(CAD and scene scripts)
........
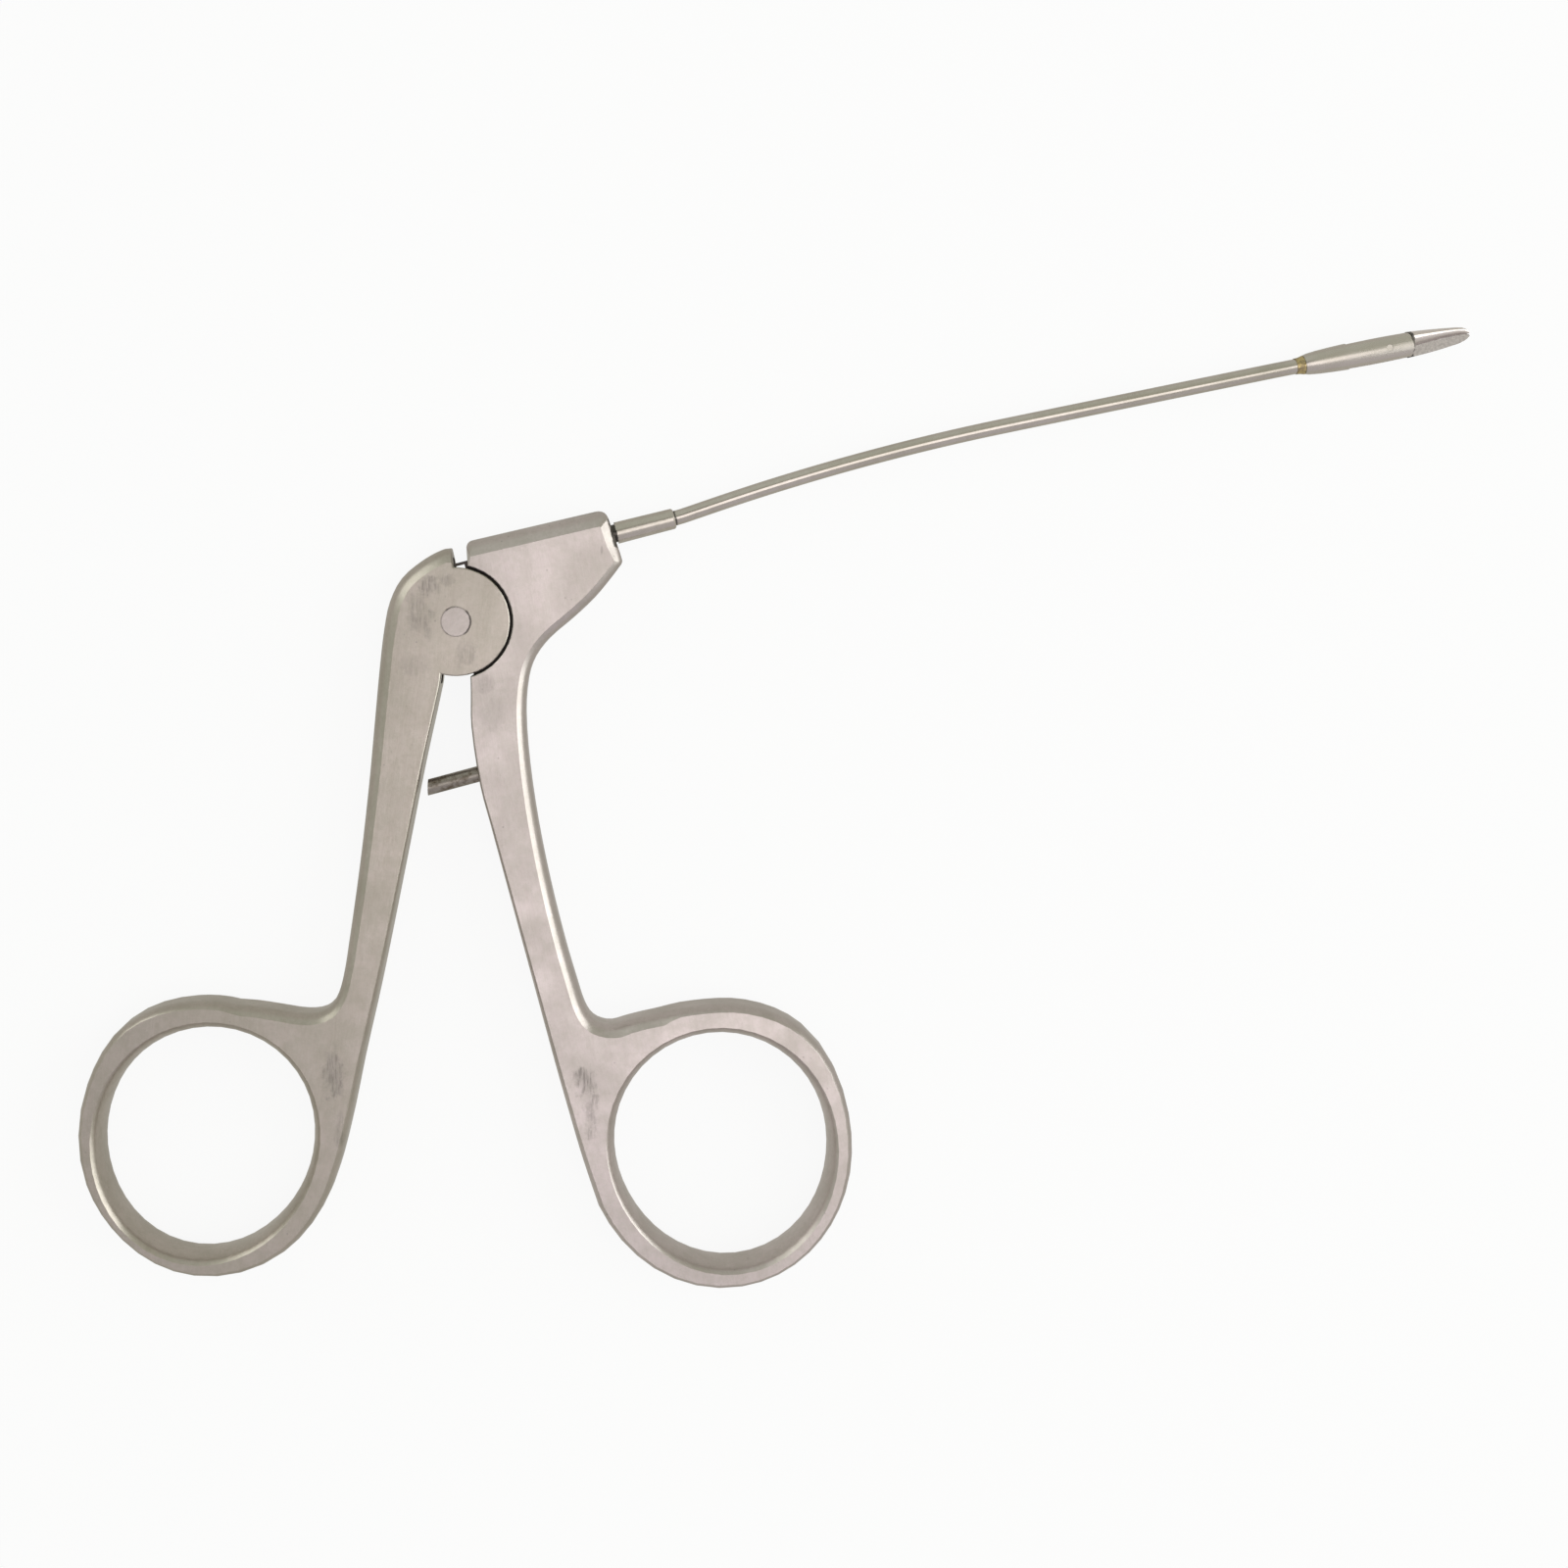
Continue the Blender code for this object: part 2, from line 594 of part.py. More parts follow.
def window():
    """The slot through the tongue in which the wire's end block slides."""
    rear = anchor_along() + wire_travel(HANDLE_CLOSE) - BLOCK_REAR - WINDOW_MARGIN
    front = anchor_along() + wire_travel(-HANDLE_OPEN) + BLOCK_FRONT + WINDOW_MARGIN
    half = BLOCK_WIDTH / 2 + RUN
    outline = axis_box(rear, front, half)
    low = MIDDLE - TONGUE_THICKNESS / 2
    bm = bmesh.new()
    extrude_outline(bm, outline, low - RUN, low + TONGUE_THICKNESS + RUN)
    return bm


def axis_bore(radius, start, end):
    """A round hole along the shaft axis."""
    bm = bmesh.new()
    revolve(bm, ((start, 0), (start, radius), (end, radius), (end, 0)), SMALL_SIDES)
    placed(bm, AXIS_ANGLE, axis_point(0), MIDDLE)
    return bm


def rear_handle(material, axis):
    """The handle that turns: forked hub with its shoulder, arm and left ring."""
    disc = arc(HUB_RADIUS, REAR_ARM_ANGLE, SHOULDER_ANGLE)
    ring = rim_points(RING_CENTRE_LEFT, RING_HOLE_LEFT, RIM_LEFT)
    back = curve_through([Vector(p) for p in REAR_BACK_EDGE] + [ring[0]])
    inner = curve_through([ring[-1]] + [Vector(p) for p in REAR_INNER_EDGE] + [disc[0]])
    runs = [
        rounded_run(disc, SHARP_EDGE),
        rounded_run([disc[-1], back[0]], SHARP_EDGE),
        rounded_run(back, BACK_ROUND[0], BACK_ROUND[1]),
        rounded_run(ring, RING_OUTER_ROUND),
        rounded_run(inner, RING_OUTER_ROUND, SHARP_EDGE),
    ]
    hole = hole_points(RING_CENTRE_LEFT, RING_HOLE_LEFT)
    bm = bmesh.new()
    rounded_plate(bm, [join_runs(runs), ring_hole(hole)])
    handle = make_object("rear_handle", bm, material, axis)
    half_slot = TONGUE_THICKNESS / 2 + RUN
    slot = cylinder(HUB_RADIUS + SLOT_REACH, MIDDLE - half_slot, MIDDLE + half_slot, 2 * ROUND_SIDES)
    apply_shape(handle, "fork_slot", slot)
    hole_radius = PIVOT_DIAMETER / 2 + FIT
    pivot_hole = cylinder(hole_radius, -OVERRUN, THICKNESS + OVERRUN, ROUND_SIDES)
    apply_shape(handle, "fork_pivot_hole", pivot_hole)
    reach = half_slot + POCKET_DEPTH
    pocket_radius = ANCHOR_DIAMETER / 2 + ANCHOR_PLAY
    pocket = cylinder(pocket_radius, MIDDLE - reach, MIDDLE + reach, SMALL_SIDES, axis_point(anchor_along()))
    apply_shape(handle, "anchor_pockets", pocket)
    return handle


def pivot_pin(material, axis):
    """The handle pivot, ground flush with both cheeks."""
    bm = cylinder(PIVOT_DIAMETER / 2, 0.0, THICKNESS, ROUND_SIDES)
    return make_object("pivot_pin", bm, material, axis)


def stop_shape(radius, start_inside, depth):
    """A rod along the stop pin's axis, from inside the gap to a depth in the front arm."""
    bm = bmesh.new()
    start = STOP_EXPOSED - start_inside if start_inside else 0.0
    end = STOP_EXPOSED + depth
    lean = math.tan(math.radians(STOP_ANGLE)) if not start_inside else 0.0
    revolve(bm, ((start, 0), (start, radius), (end, radius), (end, 0)), SMALL_SIDES)
    for vert in bm.verts:
        if abs(vert.co.x - start) < 1e-6:
            vert.co.x += vert.co.y * lean
    placed(bm, STOP_ANGLE, STOP_TIP, MIDDLE)
    return bm


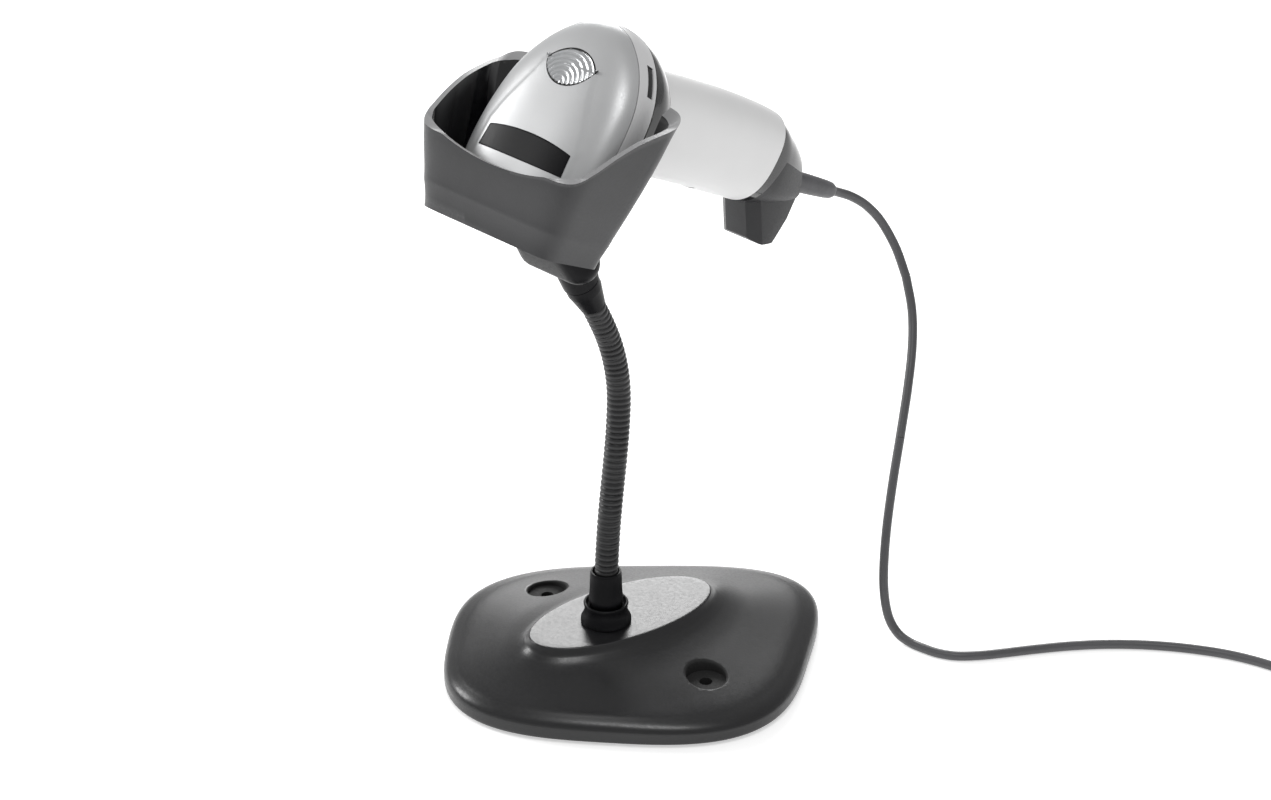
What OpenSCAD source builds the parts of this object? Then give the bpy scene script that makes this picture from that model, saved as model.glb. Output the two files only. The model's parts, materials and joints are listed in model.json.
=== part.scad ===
// Corded hand-held code reader resting in a cup on a flexible neck and a weighted base.
// Millimetres, +Z up. Origin: centre of the base's underside, on the surface it stands on.
// -Y is the way the reader looks, X is across the object.

/* [Base] */
// Half the width of the base between opposite flat sides
base_half = 68; // [66:1:72]
// Height of the base cover's flat top above the table
base_top = 26; // [25:0.5:28]
// Distance between the two screw-down holes
hole_gap = 96; // [90:1:100]
// Diameter of a screw-down hole
hole_d = 5.5; // [4.5:0.5:6.5]
// Thickness of the steel ballast
ballast_t = 6; // [4:1:7]

/* [Neck] */
// Outside diameter of the flexible neck
neck_d = 10; // [9:0.5:11]
// Wall of the neck's sleeve
neck_wall = 1.6; // [1:0.2:2]

/* [Cup] */
// Thickness of the cup's wall
cup_wall = 2.5; // [2:0.1:3]
// Half the width of the gap in the cup's back wall
notch_half = 38.5; // [38.5:0.5:39.5]

/* [Scanner] */
// Half the width of the head
head_half = 36; // [35:0.5:36]
// Wall of the head and the handle
shell = 2.2; // [1.8:0.1:2.6]
// Half the width of the handle
grip_half = 17; // [16:0.5:18]
// Diameter of the trigger's pin
pin_d = 3; // [2.5:0.1:3.2]

/* [Cord] */
// Diameter of the cable
cable_d = 4; // [3.5:0.1:4.5]
// Width of the round coil at the middle of its turns
coil_d = 46; // [44:1:50]
// Width of the bundle of turns across, and its height
bundle = [16, 12]; // [[16, 12], [16, 11], [15, 12]]

/* [Hidden] */
$fn = 48;
gap = 0.3;

// Colours
c_black = [0.07, 0.07, 0.08];
c_dark = [0.2, 0.2, 0.21];
c_silver = [0.66, 0.67, 0.68];
c_light = [0.85, 0.85, 0.85];
c_steel = [0.6, 0.61, 0.63];
c_green = [0.1, 0.3, 0.18];
c_cable = [0.36, 0.36, 0.37];

// Placing: the head's frame has +Z from the nose to the rear end and +Y to the handle's side.
// The handle's frame has +Z down the handle and +Y to the trigger's side. The cup's frame has
// +Z up the way the scanner lifts out and +Y to the back.
head_at = [0, -58, 222];
head_tilt = 42;
head_len = 88;
grip_at = [0, 37, 64.6];
grip_turn = 75;
cup_at = [0, -62, 220];
cup_tilt = 26;
neck_end_turn = 27;

module in_head() translate(head_at) rotate([-head_tilt, 0, 0]) children();
module in_grip() in_head() translate(grip_at) rotate([-grip_turn, 0, 0]) children();
module in_cup() translate(cup_at) rotate([-cup_tilt, 0, 0]) children();
module mirrored() { children(); mirror([1, 0, 0]) children(); }
// Keeps a free-form shape as one mesh
module moulded() resize([0, 0, 0]) children();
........
To be done | Extract all of the data above without altering anything.

Output for this task |
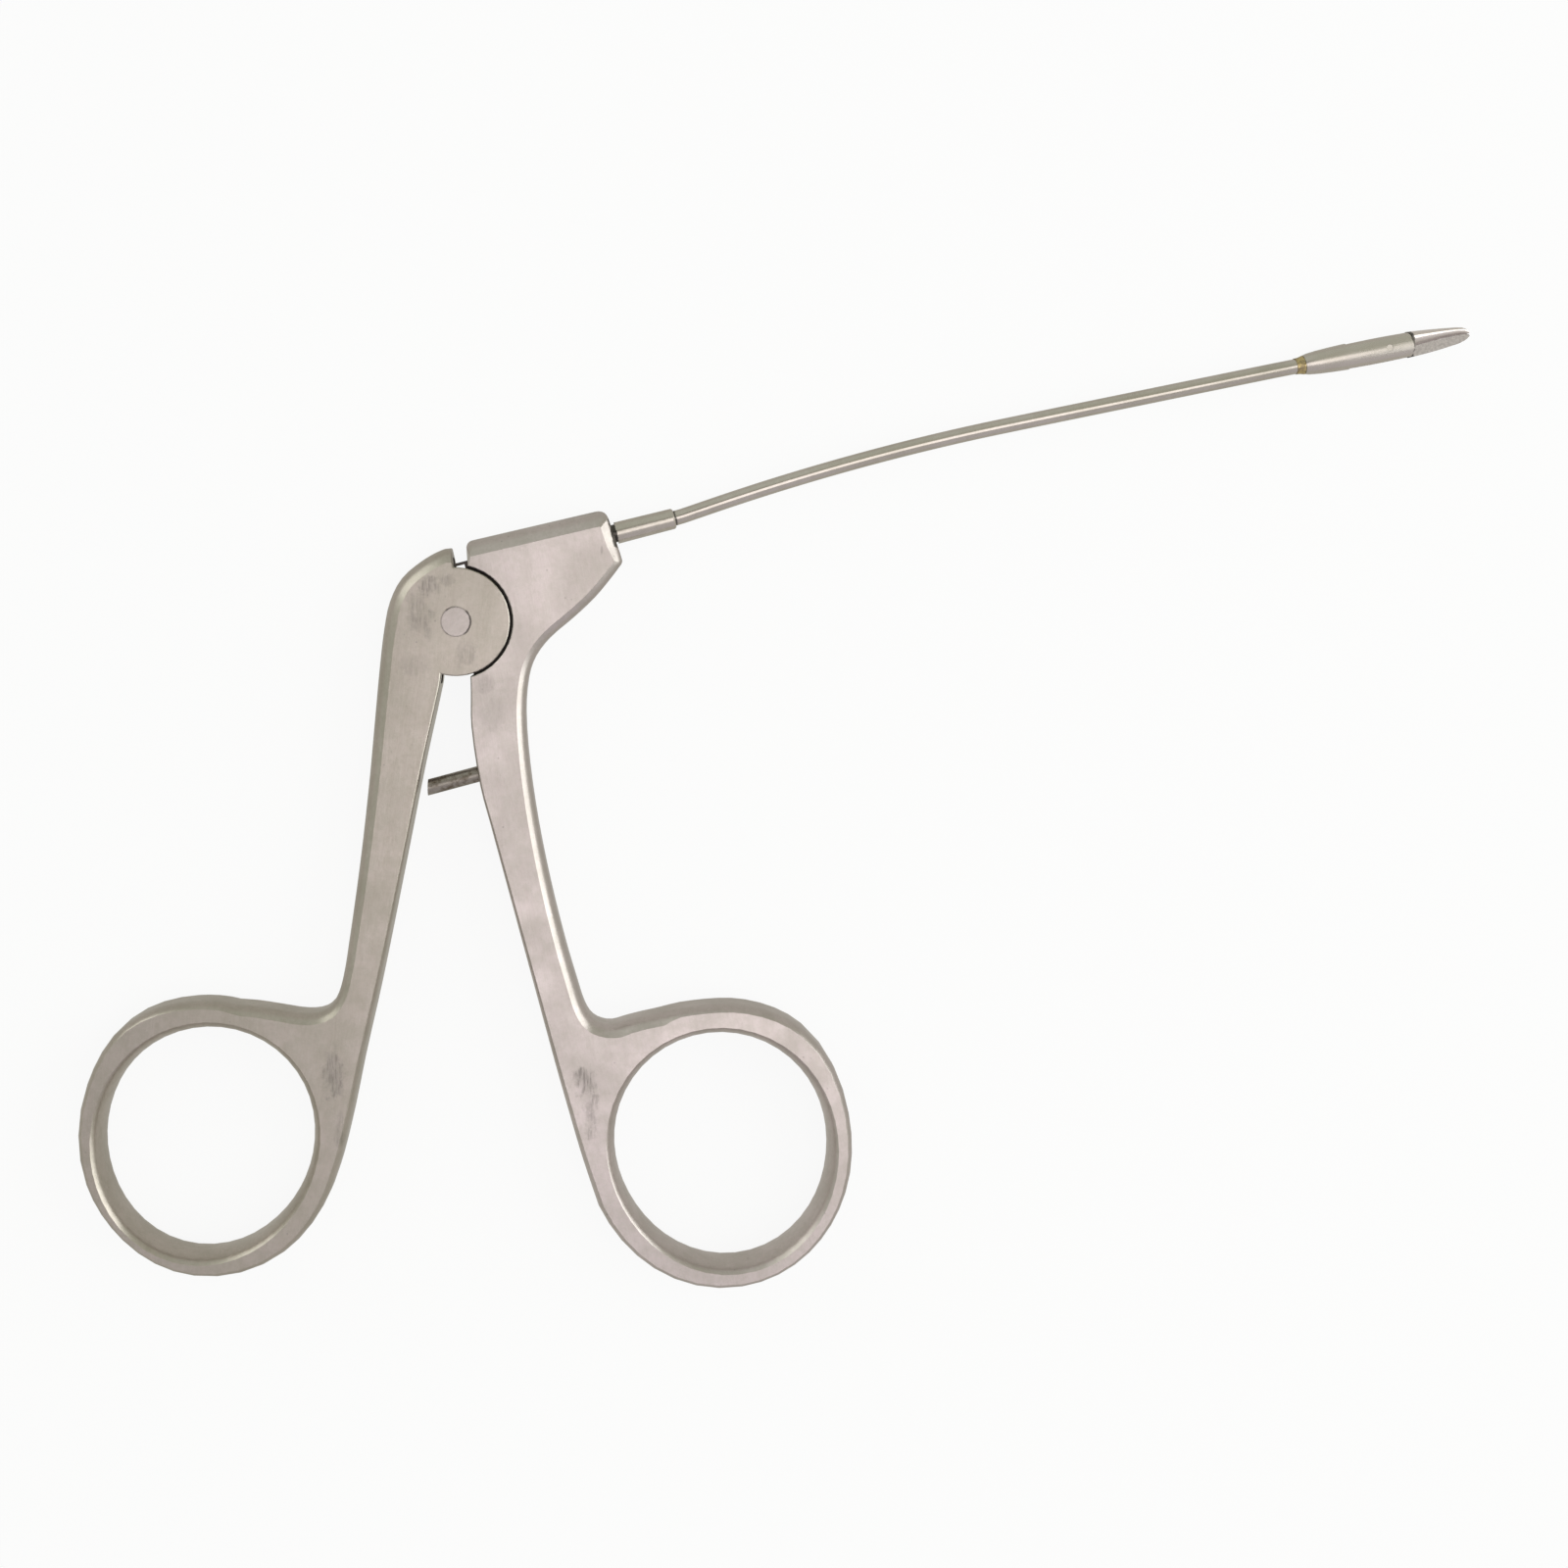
Continue the Blender code for this object: part 2, from line 594 of part.py. More parts follow.
def window():
    """The slot through the tongue in which the wire's end block slides."""
    rear = anchor_along() + wire_travel(HANDLE_CLOSE) - BLOCK_REAR - WINDOW_MARGIN
    front = anchor_along() + wire_travel(-HANDLE_OPEN) + BLOCK_FRONT + WINDOW_MARGIN
    half = BLOCK_WIDTH / 2 + RUN
    outline = axis_box(rear, front, half)
    low = MIDDLE - TONGUE_THICKNESS / 2
    bm = bmesh.new()
    extrude_outline(bm, outline, low - RUN, low + TONGUE_THICKNESS + RUN)
    return bm


def axis_bore(radius, start, end):
    """A round hole along the shaft axis."""
    bm = bmesh.new()
    revolve(bm, ((start, 0), (start, radius), (end, radius), (end, 0)), SMALL_SIDES)
    placed(bm, AXIS_ANGLE, axis_point(0), MIDDLE)
    return bm


def rear_handle(material, axis):
    """The handle that turns: forked hub with its shoulder, arm and left ring."""
    disc = arc(HUB_RADIUS, REAR_ARM_ANGLE, SHOULDER_ANGLE)
    ring = rim_points(RING_CENTRE_LEFT, RING_HOLE_LEFT, RIM_LEFT)
    back = curve_through([Vector(p) for p in REAR_BACK_EDGE] + [ring[0]])
    inner = curve_through([ring[-1]] + [Vector(p) for p in REAR_INNER_EDGE] + [disc[0]])
    runs = [
        rounded_run(disc, SHARP_EDGE),
        rounded_run([disc[-1], back[0]], SHARP_EDGE),
        rounded_run(back, BACK_ROUND[0], BACK_ROUND[1]),
        rounded_run(ring, RING_OUTER_ROUND),
        rounded_run(inner, RING_OUTER_ROUND, SHARP_EDGE),
    ]
    hole = hole_points(RING_CENTRE_LEFT, RING_HOLE_LEFT)
    bm = bmesh.new()
    rounded_plate(bm, [join_runs(runs), ring_hole(hole)])
    handle = make_object("rear_handle", bm, material, axis)
    half_slot = TONGUE_THICKNESS / 2 + RUN
    slot = cylinder(HUB_RADIUS + SLOT_REACH, MIDDLE - half_slot, MIDDLE + half_slot, 2 * ROUND_SIDES)
    apply_shape(handle, "fork_slot", slot)
    hole_radius = PIVOT_DIAMETER / 2 + FIT
    pivot_hole = cylinder(hole_radius, -OVERRUN, THICKNESS + OVERRUN, ROUND_SIDES)
    apply_shape(handle, "fork_pivot_hole", pivot_hole)
    reach = half_slot + POCKET_DEPTH
    pocket_radius = ANCHOR_DIAMETER / 2 + ANCHOR_PLAY
    pocket = cylinder(pocket_radius, MIDDLE - reach, MIDDLE + reach, SMALL_SIDES, axis_point(anchor_along()))
    apply_shape(handle, "anchor_pockets", pocket)
    return handle


def pivot_pin(material, axis):
    """The handle pivot, ground flush with both cheeks."""
    bm = cylinder(PIVOT_DIAMETER / 2, 0.0, THICKNESS, ROUND_SIDES)
    return make_object("pivot_pin", bm, material, axis)


def stop_shape(radius, start_inside, depth):
    """A rod along the stop pin's axis, from inside the gap to a depth in the front arm."""
    bm = bmesh.new()
    start = STOP_EXPOSED - start_inside if start_inside else 0.0
    end = STOP_EXPOSED + depth
    lean = math.tan(math.radians(STOP_ANGLE)) if not start_inside else 0.0
    revolve(bm, ((start, 0), (start, radius), (end, radius), (end, 0)), SMALL_SIDES)
    for vert in bm.verts:
        if abs(vert.co.x - start) < 1e-6:
            vert.co.x += vert.co.y * lean
    placed(bm, STOP_ANGLE, STOP_TIP, MIDDLE)
    return bm


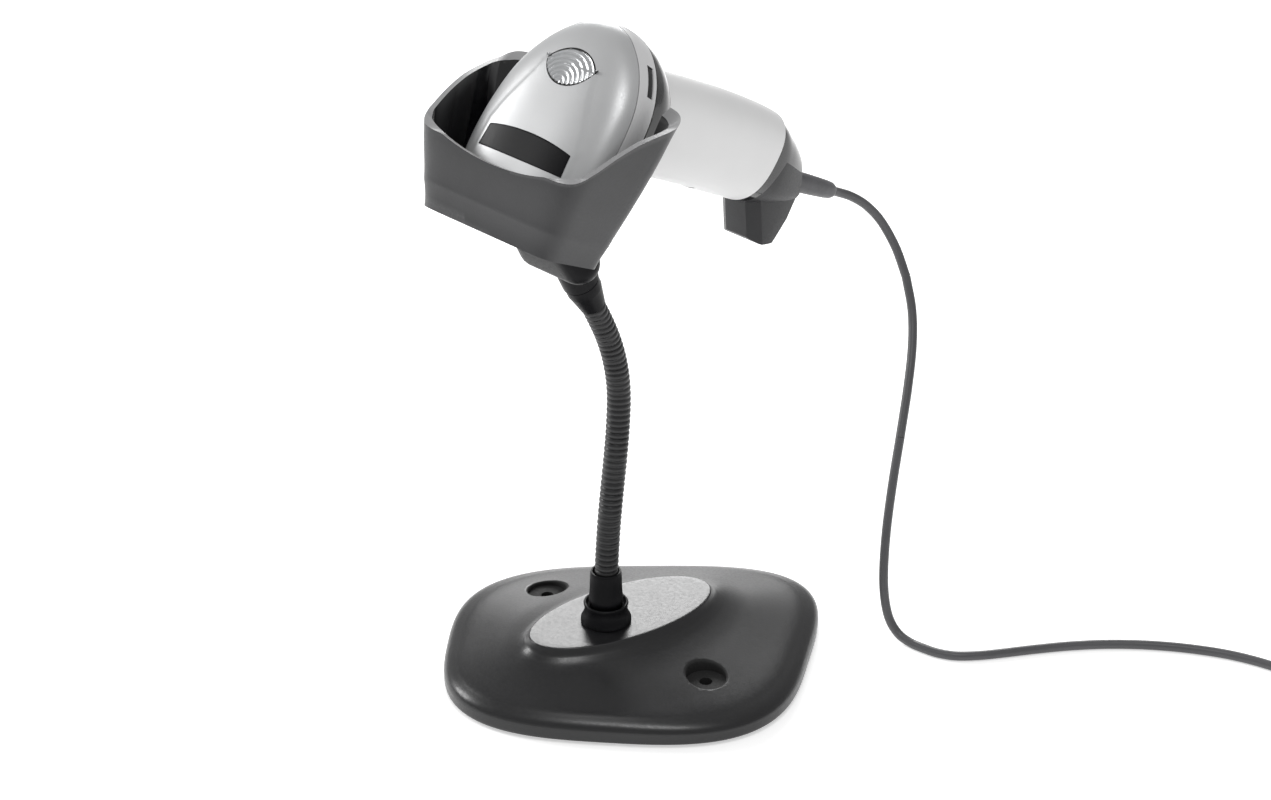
What OpenSCAD source builds the parts of this object? Then give the bpy scene script that makes this picture from that model, saved as model.glb. Output the two files only. The model's parts, materials and joints are listed in model.json.
=== part.scad ===
// Corded hand-held code reader resting in a cup on a flexible neck and a weighted base.
// Millimetres, +Z up. Origin: centre of the base's underside, on the surface it stands on.
// -Y is the way the reader looks, X is across the object.

/* [Base] */
// Half the width of the base between opposite flat sides
base_half = 68; // [66:1:72]
// Height of the base cover's flat top above the table
base_top = 26; // [25:0.5:28]
// Distance between the two screw-down holes
hole_gap = 96; // [90:1:100]
// Diameter of a screw-down hole
hole_d = 5.5; // [4.5:0.5:6.5]
// Thickness of the steel ballast
ballast_t = 6; // [4:1:7]

/* [Neck] */
// Outside diameter of the flexible neck
neck_d = 10; // [9:0.5:11]
// Wall of the neck's sleeve
neck_wall = 1.6; // [1:0.2:2]

/* [Cup] */
// Thickness of the cup's wall
cup_wall = 2.5; // [2:0.1:3]
// Half the width of the gap in the cup's back wall
notch_half = 38.5; // [38.5:0.5:39.5]

/* [Scanner] */
// Half the width of the head
head_half = 36; // [35:0.5:36]
// Wall of the head and the handle
shell = 2.2; // [1.8:0.1:2.6]
// Half the width of the handle
grip_half = 17; // [16:0.5:18]
// Diameter of the trigger's pin
pin_d = 3; // [2.5:0.1:3.2]

/* [Cord] */
// Diameter of the cable
cable_d = 4; // [3.5:0.1:4.5]
// Width of the round coil at the middle of its turns
coil_d = 46; // [44:1:50]
// Width of the bundle of turns across, and its height
bundle = [16, 12]; // [[16, 12], [16, 11], [15, 12]]

/* [Hidden] */
$fn = 48;
gap = 0.3;

// Colours
c_black = [0.07, 0.07, 0.08];
c_dark = [0.2, 0.2, 0.21];
c_silver = [0.66, 0.67, 0.68];
c_light = [0.85, 0.85, 0.85];
c_steel = [0.6, 0.61, 0.63];
c_green = [0.1, 0.3, 0.18];
c_cable = [0.36, 0.36, 0.37];

// Placing: the head's frame has +Z from the nose to the rear end and +Y to the handle's side.
// The handle's frame has +Z down the handle and +Y to the trigger's side. The cup's frame has
// +Z up the way the scanner lifts out and +Y to the back.
head_at = [0, -58, 222];
head_tilt = 42;
head_len = 88;
grip_at = [0, 37, 64.6];
grip_turn = 75;
cup_at = [0, -62, 220];
cup_tilt = 26;
neck_end_turn = 27;

module in_head() translate(head_at) rotate([-head_tilt, 0, 0]) children();
module in_grip() in_head() translate(grip_at) rotate([-grip_turn, 0, 0]) children();
module in_cup() translate(cup_at) rotate([-cup_tilt, 0, 0]) children();
module mirrored() { children(); mirror([1, 0, 0]) children(); }
// Keeps a free-form shape as one mesh
module moulded() resize([0, 0, 0]) children();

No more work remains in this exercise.